When the team reached the glacier on the north face of Mt. Chamberlin, we spent some time discussing the best climbing route since the face was comprised of steep glacial ice riddled with obvious debris. The originally intended route up the northwest ridge looked like a long lower angle ice climb – not something we could easily agree would be the best choice. Eventually, we chose to try a steep snow couloir on the west side of the north face but once in it, the couloir proved to have too much avalanche danger so we exited onto the northwest ridge and attempted Plan C by climbing through loose snow and rock to reach the upper mountain which held blue ice mixed with snow. This route was our last option and was very slow going, but it worked and we reached the summit after twelve hours of climbing!
On the summit at 6 pm, we studied the snow cornices which had built over time by prevailing winds and decided to locate the GPS on the spot that we felt represented the true summit without exposing ourselves too much to danger of falling through a cornice. This time, I connected the antenna to its tripod and, while laying on my belly, pushed it into as ideal of a location as I could manage so that we’d have an accurate fifteen-minute reading while we changed from crampons to skis.
As the reading was being finished, we held a difficult discussion as to what would be the best route down since nothing we had seen or climbed on the north aspects appeared skiable in the current conditions. We agreed to try a southwest facing couloir that began partway down the west ridge. Although no one in the team had experience on this aspect in the Arctic, before leaving Fairbanks we had been able to view the 3D maps Dr. Nolan had made only a few days earlier and thus virtually scouted this option.
As I stood on the summit of one of the tallest peaks in one of the most remote Wilderness areas in the country, my satellite phone rang… It was Dr. Nolan who was in Coldfoot checking up on us and wanting to get weather conditions, as he planned to to fly over the same peaks the next day. I let him know of our successful summit of Mt Chamberlin and our plan for skiing down.
In the Arctic’s evening light, we were able to make a complete ski descent down Mt. Chamberlin from the summit via the southwest facing couloir into Carnivore Creek. The route held everything from ice near the top to ‘perfect corn’ in the middle to rotten isothermic snow at the lower gullies, which had experienced wet avalanches during the day and were just now beginning to refreeze. Safely out of Carnivore Creek, we finished the day with the ski back to our base camp on Lake Peters where Martha had a hot meal ready for us.
With our part of the journey successfully finished, it was now up to Dr. Nolan to complete the airborne acquisitions and the subsequent processing and analysis.
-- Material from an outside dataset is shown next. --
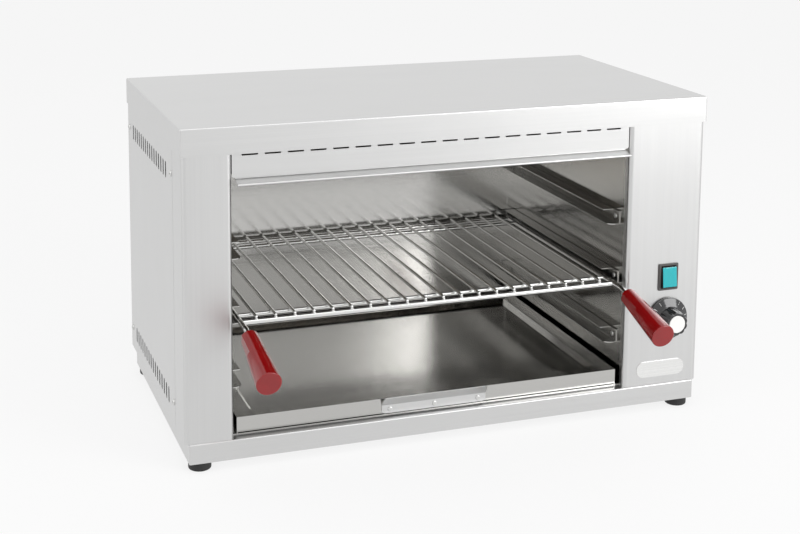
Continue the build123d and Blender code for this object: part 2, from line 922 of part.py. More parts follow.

The good news was that the preliminary analysis, made minutes after our return to Fairbanks, showed that our GPS measurements had succeeded and that they were within centimeters of the maps that Dr. Nolan had already made a few days before our climbing trip began. The bad news was that it seemed we hadn’t fully settled the initial question, as there was a lot more to this story, and to science, than I initially realized.
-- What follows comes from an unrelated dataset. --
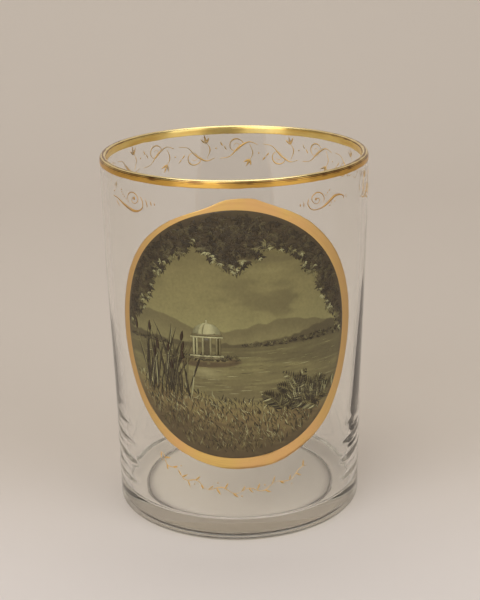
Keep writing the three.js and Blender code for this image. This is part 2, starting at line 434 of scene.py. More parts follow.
class Tree:
    """The nodes of a material or of the world, with a short way to add each kind used here. What goes
    into a node is an output of another, or a plain number, vector or colour."""

    def __init__(self, owner):
        owner.use_nodes = True
        self.nodes = owner.node_tree.nodes
        self.links = owner.node_tree.links

    def feed(self, socket, value):
        """Links an output to a socket, or sets the socket's own value, a colour with full cover"""
        if isinstance(value, bpy.types.NodeSocket):
            self.links.new(value, socket)
        elif socket.type == "RGBA":
            socket.default_value = (*value, 1.0)
        else:
            socket.default_value = value

    def set(self, node, inputs):
        """Feeds several inputs of a node, by name or by number"""
        for name, value in inputs.items():
            self.feed(node.inputs[name], value)
        return node

    def add(self, kind, inputs, **settings):
        """A node with its settings and its inputs"""
        node = self.nodes.new(kind)
        for name, value in settings.items():
            setattr(node, name, value)
        return self.set(node, inputs)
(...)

These preliminary results had indeed showed that Mt Isto was significantly higher than Mt Chamberlin, but they also showed that Mt Chamberlin was over 100′ lower than indicated on the maps, calling into question how many other peaks may be different heights than currently published. These maps are also over 60 years old — could climate change have caused the differences? It was at this point I began to understand Dr. Nolan’s dream — with his own airplane and mapping system, he had the capability to answer questions like this on his own. For the rest of this summer, and the summer of 2015, he took any opportunity he could to make the thousand mile flight to get up to these peaks, map them, and return home in a day trip if possible. I lost count of how many flights he made, but in the end I know he mapped each of the five tallest peaks at least twice and several of them five or more times. By repeating these maps, he removed all doubt as to the accuracy of his system in steep mountain terrain because he was demonstrating that each map was identical, except for the real changes that were occurring due to storms and melt.
By now Dr Nolan had named his technique fodar and as word of the accuracy of his technique spread, he formed a business called Fairbanks Fodar to meet the increasing demand for his maps in other applications. As I see it, Dr Nolan is about as much of a businessman as I am a scientist, as all of his profits seem to go back into the science that is his passion, but in that regard our approach is the same — to do what it takes to pursue our dreams in the Wilderness we love.
So now, just about two years after our first phone call about the topic, we know conclusively which are the tallest peaks in the US Arctic, but you can read all about that in the rigorous peer-reviewed paper that Dr Nolan submitted on the subject.
Is the age of exploration over? With the project finished, I asked Dr Nolan this question. He just smirked, “It’s only just beginning.” I’d have to agree.